▶ _Instructions to follow_:
Your task is to quote, unchanged, only the lines from the one with "outward, sideways, facing = head_axes()" through the one with "bpy.context.scene.collection.objects.link(rigid_bodies[body])", both ends included.

▶ _Given information_:

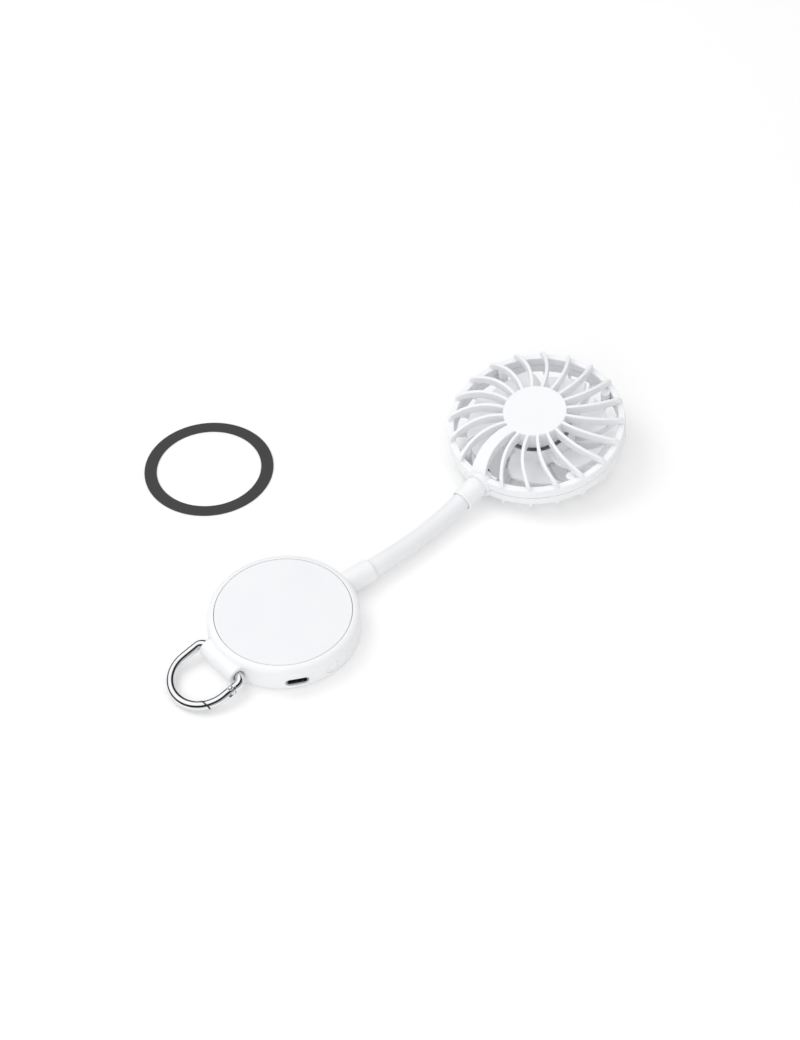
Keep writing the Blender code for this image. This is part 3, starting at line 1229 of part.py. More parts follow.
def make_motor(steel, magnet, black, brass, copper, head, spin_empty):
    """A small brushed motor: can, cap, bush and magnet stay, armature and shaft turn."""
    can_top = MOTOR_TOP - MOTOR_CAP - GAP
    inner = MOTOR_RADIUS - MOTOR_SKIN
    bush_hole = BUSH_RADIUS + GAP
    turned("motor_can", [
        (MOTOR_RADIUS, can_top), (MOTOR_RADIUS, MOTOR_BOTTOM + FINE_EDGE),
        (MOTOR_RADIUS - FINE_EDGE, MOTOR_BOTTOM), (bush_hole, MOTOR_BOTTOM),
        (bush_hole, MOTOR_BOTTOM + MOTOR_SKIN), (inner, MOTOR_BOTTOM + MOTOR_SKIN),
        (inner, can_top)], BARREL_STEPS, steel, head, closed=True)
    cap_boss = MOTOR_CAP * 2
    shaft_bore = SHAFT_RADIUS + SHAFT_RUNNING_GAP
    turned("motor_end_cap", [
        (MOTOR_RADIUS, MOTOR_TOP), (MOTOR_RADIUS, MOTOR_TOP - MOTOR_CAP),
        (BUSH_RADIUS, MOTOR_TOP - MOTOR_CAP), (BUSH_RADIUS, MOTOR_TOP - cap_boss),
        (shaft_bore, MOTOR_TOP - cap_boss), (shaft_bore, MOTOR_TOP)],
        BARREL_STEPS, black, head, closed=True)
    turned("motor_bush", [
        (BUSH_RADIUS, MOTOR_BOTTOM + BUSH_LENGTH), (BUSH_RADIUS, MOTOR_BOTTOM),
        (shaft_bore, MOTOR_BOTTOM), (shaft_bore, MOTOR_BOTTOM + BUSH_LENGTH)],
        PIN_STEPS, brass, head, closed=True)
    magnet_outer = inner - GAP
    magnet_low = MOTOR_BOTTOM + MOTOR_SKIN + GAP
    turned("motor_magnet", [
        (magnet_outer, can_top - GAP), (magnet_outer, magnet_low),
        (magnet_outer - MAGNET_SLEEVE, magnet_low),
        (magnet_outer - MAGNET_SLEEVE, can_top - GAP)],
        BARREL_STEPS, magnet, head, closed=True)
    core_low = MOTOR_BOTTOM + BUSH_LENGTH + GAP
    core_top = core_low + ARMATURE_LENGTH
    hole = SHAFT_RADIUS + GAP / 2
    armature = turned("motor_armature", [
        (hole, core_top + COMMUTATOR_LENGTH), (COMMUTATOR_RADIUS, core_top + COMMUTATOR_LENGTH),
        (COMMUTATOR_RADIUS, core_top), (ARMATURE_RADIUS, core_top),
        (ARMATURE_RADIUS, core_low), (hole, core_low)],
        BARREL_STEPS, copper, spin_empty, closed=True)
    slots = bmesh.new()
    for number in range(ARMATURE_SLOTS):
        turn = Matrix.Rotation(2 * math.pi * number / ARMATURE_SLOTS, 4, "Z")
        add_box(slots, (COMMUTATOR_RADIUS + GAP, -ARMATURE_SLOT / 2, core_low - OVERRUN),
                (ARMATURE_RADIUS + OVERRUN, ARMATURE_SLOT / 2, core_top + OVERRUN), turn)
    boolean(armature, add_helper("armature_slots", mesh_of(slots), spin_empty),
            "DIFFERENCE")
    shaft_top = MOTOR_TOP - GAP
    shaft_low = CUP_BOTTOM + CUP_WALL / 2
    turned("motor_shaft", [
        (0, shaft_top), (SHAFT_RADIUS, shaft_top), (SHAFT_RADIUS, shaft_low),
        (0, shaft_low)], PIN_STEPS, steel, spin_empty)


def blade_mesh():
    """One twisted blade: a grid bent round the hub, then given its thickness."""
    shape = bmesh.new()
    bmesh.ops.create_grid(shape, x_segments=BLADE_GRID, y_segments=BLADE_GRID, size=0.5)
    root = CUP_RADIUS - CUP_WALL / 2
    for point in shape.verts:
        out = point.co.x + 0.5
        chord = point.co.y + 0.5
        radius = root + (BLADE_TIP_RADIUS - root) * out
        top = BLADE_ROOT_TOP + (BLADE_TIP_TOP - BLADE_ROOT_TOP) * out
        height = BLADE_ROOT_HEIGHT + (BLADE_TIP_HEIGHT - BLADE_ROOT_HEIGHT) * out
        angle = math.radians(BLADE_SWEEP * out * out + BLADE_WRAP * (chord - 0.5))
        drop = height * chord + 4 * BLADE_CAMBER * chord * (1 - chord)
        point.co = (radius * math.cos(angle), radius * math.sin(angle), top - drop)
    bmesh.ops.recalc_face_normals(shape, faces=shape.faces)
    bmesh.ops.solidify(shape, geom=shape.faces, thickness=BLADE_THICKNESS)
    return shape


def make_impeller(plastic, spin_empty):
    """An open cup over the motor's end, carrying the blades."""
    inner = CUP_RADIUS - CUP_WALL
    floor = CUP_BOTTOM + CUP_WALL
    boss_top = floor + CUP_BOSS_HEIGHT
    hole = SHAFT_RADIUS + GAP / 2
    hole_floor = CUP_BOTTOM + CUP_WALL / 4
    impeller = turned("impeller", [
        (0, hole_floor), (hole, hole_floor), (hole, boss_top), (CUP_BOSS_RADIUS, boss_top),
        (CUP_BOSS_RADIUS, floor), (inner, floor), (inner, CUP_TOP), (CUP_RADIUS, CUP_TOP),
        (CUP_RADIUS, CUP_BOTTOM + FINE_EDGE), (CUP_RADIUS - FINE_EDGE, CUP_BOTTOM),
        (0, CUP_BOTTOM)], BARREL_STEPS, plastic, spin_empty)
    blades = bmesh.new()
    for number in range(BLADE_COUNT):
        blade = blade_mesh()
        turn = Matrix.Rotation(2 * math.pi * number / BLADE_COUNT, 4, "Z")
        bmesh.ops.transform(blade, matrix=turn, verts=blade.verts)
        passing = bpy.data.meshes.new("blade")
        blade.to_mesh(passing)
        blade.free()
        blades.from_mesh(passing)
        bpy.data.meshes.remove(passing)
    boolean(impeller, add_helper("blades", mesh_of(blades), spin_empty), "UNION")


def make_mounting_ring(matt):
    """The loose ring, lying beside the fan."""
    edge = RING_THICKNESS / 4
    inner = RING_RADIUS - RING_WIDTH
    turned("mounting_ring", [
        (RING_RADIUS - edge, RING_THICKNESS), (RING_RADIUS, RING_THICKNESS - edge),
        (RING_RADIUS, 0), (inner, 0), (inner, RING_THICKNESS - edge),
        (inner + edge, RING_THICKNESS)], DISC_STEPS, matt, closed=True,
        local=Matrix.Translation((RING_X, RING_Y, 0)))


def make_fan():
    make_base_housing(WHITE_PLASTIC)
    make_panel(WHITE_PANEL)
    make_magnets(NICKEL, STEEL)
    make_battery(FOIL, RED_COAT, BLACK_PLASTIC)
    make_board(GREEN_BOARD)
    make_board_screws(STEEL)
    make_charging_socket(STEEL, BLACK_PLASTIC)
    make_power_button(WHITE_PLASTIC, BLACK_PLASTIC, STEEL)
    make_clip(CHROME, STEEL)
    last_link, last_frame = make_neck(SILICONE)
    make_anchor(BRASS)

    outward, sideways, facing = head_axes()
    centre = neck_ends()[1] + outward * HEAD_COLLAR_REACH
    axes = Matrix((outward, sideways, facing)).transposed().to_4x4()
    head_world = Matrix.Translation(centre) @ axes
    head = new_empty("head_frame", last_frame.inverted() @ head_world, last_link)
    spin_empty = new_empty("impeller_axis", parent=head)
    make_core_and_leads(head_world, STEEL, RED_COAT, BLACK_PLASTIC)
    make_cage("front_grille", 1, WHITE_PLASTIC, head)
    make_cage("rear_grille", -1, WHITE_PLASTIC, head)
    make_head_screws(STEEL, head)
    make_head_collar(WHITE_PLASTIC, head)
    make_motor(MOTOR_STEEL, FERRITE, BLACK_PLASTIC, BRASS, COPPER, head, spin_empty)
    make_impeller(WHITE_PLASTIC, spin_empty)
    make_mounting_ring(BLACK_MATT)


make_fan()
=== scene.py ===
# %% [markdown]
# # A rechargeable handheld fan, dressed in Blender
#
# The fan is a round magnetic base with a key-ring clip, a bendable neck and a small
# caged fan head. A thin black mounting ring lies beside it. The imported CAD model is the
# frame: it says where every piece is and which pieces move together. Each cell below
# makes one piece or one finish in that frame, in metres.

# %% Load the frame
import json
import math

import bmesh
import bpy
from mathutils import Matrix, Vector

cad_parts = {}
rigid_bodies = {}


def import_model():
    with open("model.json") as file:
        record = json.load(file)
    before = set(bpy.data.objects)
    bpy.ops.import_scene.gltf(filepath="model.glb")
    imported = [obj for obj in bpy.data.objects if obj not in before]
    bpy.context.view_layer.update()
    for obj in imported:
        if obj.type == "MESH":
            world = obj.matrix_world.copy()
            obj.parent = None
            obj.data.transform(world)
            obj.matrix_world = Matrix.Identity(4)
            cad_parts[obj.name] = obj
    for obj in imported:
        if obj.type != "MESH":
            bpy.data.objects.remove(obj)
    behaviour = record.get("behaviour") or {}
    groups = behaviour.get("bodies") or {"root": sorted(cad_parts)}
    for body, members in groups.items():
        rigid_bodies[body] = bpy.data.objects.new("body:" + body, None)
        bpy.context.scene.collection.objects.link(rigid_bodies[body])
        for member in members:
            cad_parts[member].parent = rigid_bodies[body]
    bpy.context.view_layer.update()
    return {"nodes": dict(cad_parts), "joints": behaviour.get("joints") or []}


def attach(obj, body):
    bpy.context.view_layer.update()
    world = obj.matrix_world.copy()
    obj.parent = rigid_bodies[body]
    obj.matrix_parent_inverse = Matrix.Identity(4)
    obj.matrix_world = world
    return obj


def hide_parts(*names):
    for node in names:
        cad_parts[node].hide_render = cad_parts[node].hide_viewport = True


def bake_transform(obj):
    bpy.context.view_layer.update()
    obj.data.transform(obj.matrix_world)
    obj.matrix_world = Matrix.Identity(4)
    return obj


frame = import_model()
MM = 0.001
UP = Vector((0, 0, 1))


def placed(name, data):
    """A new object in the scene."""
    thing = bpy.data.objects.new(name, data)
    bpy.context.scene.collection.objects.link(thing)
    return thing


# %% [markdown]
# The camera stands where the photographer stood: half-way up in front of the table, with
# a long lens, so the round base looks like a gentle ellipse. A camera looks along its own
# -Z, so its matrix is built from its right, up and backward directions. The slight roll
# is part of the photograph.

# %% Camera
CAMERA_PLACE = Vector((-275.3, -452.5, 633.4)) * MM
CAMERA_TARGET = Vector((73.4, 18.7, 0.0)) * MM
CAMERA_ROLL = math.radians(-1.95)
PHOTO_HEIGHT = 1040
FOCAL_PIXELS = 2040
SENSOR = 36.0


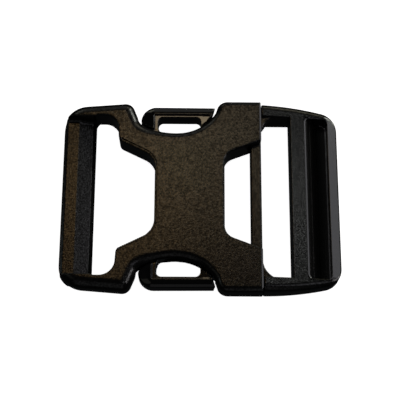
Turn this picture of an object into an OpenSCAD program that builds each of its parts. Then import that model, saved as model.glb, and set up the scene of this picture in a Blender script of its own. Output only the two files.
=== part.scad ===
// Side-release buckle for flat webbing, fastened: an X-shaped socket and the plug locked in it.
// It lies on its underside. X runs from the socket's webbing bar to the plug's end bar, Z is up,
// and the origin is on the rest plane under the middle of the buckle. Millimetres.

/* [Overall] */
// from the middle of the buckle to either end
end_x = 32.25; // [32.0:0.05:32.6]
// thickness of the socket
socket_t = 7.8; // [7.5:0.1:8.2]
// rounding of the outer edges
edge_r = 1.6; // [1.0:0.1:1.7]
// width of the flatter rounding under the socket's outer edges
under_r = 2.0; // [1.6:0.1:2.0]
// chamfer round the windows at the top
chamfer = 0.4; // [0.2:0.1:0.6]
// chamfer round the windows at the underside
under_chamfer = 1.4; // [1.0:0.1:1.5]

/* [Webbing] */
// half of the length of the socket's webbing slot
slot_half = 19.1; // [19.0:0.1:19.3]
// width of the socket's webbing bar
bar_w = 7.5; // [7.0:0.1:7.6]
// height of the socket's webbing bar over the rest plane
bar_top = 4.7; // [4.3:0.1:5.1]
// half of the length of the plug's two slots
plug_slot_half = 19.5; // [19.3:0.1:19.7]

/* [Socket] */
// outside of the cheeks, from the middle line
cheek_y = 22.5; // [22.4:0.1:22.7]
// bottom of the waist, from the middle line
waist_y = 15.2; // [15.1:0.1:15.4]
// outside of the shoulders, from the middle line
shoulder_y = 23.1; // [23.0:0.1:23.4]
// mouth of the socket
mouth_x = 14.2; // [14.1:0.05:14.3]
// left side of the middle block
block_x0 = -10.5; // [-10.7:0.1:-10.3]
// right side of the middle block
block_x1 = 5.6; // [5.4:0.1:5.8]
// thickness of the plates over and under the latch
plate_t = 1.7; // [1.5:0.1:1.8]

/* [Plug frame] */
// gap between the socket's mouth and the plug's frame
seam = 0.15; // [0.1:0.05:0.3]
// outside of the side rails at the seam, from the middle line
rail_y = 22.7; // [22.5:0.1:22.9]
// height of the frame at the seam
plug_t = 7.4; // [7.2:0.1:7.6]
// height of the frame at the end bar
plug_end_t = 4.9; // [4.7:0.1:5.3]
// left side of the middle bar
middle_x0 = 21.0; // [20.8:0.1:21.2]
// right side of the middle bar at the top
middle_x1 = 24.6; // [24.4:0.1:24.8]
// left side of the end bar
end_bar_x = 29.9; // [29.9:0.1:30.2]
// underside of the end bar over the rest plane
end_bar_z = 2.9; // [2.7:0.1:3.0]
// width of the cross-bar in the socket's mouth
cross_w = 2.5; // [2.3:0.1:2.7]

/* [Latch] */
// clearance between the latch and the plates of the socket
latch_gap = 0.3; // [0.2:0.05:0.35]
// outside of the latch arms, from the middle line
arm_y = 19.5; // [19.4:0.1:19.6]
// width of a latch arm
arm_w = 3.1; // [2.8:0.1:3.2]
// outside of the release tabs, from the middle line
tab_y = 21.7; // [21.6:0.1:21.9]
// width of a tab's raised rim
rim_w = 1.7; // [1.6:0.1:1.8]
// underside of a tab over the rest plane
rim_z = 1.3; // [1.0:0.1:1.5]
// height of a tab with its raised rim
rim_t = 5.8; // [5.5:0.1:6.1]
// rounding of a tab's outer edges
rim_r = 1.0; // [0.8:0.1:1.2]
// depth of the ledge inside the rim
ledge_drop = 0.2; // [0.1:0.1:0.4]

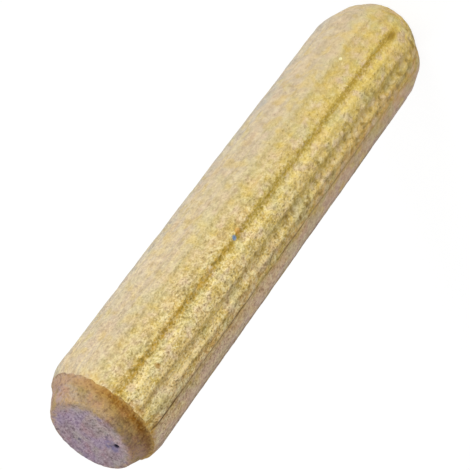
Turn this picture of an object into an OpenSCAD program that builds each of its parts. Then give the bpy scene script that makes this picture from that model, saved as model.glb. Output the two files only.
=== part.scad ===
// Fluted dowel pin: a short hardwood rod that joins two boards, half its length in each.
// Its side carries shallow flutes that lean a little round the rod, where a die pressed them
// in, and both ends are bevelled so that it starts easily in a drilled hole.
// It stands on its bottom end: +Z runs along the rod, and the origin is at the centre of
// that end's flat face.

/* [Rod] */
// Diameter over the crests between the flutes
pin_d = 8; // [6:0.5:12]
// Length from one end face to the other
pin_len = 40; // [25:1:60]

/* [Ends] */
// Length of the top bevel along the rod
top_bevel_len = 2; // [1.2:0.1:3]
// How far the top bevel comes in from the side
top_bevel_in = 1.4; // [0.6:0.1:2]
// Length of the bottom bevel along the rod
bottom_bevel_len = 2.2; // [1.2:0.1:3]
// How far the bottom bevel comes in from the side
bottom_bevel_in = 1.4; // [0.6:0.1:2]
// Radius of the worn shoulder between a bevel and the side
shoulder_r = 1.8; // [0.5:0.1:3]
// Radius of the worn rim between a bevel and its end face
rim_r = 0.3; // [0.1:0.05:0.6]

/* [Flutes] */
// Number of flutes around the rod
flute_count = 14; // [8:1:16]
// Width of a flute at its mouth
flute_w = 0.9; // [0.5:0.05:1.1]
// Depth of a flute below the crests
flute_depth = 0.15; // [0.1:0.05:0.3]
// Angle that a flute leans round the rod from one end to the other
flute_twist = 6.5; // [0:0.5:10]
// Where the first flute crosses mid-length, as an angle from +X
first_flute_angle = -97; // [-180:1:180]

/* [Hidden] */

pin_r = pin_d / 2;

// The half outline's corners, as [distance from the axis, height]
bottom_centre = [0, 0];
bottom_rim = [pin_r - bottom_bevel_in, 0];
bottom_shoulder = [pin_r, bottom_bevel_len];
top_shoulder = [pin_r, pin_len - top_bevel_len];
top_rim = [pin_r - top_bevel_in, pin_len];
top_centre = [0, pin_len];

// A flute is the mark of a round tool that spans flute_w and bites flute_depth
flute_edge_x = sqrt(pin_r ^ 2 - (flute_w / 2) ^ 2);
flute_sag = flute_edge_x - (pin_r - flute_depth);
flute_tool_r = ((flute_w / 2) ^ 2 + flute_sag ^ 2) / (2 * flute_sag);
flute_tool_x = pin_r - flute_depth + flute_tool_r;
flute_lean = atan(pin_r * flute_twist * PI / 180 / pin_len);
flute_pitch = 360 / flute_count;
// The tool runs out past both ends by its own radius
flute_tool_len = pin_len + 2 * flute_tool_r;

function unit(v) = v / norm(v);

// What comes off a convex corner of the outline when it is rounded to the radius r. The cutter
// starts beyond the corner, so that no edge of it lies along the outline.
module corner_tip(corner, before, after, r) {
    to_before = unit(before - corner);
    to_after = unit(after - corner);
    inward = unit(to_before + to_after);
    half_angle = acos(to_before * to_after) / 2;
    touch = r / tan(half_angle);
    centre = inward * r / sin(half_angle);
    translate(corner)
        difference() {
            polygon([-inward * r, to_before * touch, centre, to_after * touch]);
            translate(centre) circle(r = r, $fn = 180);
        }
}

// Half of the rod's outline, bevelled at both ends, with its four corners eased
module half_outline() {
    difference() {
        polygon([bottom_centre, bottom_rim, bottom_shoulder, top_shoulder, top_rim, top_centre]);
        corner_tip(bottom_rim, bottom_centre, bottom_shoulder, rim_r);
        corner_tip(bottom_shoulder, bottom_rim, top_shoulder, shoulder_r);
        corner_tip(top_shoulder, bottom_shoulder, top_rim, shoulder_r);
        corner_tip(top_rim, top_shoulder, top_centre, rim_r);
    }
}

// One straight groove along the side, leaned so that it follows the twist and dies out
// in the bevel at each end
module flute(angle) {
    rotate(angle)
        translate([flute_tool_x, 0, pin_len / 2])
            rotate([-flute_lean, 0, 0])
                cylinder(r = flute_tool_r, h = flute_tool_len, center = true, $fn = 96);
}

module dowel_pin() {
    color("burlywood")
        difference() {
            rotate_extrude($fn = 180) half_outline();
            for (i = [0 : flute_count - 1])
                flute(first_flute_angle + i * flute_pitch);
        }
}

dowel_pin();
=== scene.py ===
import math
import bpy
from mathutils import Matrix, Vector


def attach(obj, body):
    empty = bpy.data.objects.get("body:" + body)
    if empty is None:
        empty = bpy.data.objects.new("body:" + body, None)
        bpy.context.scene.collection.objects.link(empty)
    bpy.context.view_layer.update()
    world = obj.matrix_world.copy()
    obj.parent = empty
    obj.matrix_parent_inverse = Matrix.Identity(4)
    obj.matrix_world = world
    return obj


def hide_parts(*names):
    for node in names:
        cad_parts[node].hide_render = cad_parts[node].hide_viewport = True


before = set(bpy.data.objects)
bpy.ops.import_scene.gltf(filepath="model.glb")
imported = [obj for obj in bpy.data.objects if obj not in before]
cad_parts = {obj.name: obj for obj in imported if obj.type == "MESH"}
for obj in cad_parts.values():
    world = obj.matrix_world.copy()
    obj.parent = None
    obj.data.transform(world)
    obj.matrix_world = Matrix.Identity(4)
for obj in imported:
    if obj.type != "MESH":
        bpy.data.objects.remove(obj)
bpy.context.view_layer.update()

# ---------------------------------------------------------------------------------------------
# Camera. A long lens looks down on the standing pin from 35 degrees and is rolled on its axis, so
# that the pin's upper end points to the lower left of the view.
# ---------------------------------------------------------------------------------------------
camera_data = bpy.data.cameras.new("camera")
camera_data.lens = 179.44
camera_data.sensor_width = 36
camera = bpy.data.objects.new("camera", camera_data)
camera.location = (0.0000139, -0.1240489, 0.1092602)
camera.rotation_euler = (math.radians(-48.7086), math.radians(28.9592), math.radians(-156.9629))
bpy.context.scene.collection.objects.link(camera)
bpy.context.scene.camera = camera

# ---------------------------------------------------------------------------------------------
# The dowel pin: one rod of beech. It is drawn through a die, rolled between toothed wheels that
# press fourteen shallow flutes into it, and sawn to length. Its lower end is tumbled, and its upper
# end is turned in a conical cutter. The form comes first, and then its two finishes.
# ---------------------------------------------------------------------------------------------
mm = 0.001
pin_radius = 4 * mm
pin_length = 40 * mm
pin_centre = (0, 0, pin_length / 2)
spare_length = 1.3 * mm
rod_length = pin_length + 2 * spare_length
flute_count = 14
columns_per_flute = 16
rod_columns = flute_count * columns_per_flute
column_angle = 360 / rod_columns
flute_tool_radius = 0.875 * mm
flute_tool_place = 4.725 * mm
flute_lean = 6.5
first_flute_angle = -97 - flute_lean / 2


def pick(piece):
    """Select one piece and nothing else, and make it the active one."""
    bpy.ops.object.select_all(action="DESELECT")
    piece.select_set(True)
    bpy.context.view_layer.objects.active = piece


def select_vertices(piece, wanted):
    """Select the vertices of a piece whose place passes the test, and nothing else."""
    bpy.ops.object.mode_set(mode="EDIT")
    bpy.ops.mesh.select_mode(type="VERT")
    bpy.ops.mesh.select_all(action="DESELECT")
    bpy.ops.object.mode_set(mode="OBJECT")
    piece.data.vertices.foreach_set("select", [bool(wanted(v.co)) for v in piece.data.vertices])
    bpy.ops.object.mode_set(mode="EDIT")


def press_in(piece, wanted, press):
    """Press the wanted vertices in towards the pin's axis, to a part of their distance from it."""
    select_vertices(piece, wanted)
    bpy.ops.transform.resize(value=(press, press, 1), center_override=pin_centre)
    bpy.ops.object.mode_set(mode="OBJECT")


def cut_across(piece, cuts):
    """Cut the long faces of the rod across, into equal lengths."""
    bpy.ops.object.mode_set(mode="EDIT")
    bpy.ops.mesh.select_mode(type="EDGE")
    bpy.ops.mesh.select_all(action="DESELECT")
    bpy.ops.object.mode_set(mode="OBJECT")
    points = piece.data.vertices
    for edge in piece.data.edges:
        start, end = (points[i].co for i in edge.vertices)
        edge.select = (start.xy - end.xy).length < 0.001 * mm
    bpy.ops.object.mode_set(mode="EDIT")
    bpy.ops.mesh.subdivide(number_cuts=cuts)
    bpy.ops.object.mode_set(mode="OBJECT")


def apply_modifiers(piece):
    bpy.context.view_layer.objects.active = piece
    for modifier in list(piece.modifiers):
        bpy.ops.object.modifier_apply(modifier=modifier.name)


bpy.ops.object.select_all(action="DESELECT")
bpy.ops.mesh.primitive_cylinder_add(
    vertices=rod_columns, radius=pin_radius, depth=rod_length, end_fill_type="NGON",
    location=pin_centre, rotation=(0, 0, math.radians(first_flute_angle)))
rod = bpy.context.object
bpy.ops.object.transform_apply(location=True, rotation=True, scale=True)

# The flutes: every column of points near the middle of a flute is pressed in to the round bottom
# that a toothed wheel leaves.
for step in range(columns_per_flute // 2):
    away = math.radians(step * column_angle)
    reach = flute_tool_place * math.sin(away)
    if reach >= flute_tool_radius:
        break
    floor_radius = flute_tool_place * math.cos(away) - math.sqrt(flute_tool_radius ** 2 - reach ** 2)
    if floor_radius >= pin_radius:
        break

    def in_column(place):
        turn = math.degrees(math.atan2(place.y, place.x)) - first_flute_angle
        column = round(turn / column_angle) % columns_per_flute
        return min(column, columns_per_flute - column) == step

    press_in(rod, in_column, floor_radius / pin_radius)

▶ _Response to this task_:
    outward, sideways, facing = head_axes()
    centre = neck_ends()[1] + outward * HEAD_COLLAR_REACH
    axes = Matrix((outward, sideways, facing)).transposed().to_4x4()
    head_world = Matrix.Translation(centre) @ axes
    head = new_empty("head_frame", last_frame.inverted() @ head_world, last_link)
    spin_empty = new_empty("impeller_axis", parent=head)
    make_core_and_leads(head_world, STEEL, RED_COAT, BLACK_PLASTIC)
    make_cage("front_grille", 1, WHITE_PLASTIC, head)
    make_cage("rear_grille", -1, WHITE_PLASTIC, head)
    make_head_screws(STEEL, head)
    make_head_collar(WHITE_PLASTIC, head)
    make_motor(MOTOR_STEEL, FERRITE, BLACK_PLASTIC, BRASS, COPPER, head, spin_empty)
    make_impeller(WHITE_PLASTIC, spin_empty)
    make_mounting_ring(BLACK_MATT)


make_fan()
=== scene.py ===
# %% [markdown]
# # A rechargeable handheld fan, dressed in Blender
#
# The fan is a round magnetic base with a key-ring clip, a bendable neck and a small
# caged fan head. A thin black mounting ring lies beside it. The imported CAD model is the
# frame: it says where every piece is and which pieces move together. Each cell below
# makes one piece or one finish in that frame, in metres.

# %% Load the frame
import json
import math

import bmesh
import bpy
from mathutils import Matrix, Vector

cad_parts = {}
rigid_bodies = {}


def import_model():
    with open("model.json") as file:
        record = json.load(file)
    before = set(bpy.data.objects)
    bpy.ops.import_scene.gltf(filepath="model.glb")
    imported = [obj for obj in bpy.data.objects if obj not in before]
    bpy.context.view_layer.update()
    for obj in imported:
        if obj.type == "MESH":
            world = obj.matrix_world.copy()
            obj.parent = None
            obj.data.transform(world)
            obj.matrix_world = Matrix.Identity(4)
            cad_parts[obj.name] = obj
    for obj in imported:
        if obj.type != "MESH":
            bpy.data.objects.remove(obj)
    behaviour = record.get("behaviour") or {}
    groups = behaviour.get("bodies") or {"root": sorted(cad_parts)}
    for body, members in groups.items():
        rigid_bodies[body] = bpy.data.objects.new("body:" + body, None)
        bpy.context.scene.collection.objects.link(rigid_bodies[body])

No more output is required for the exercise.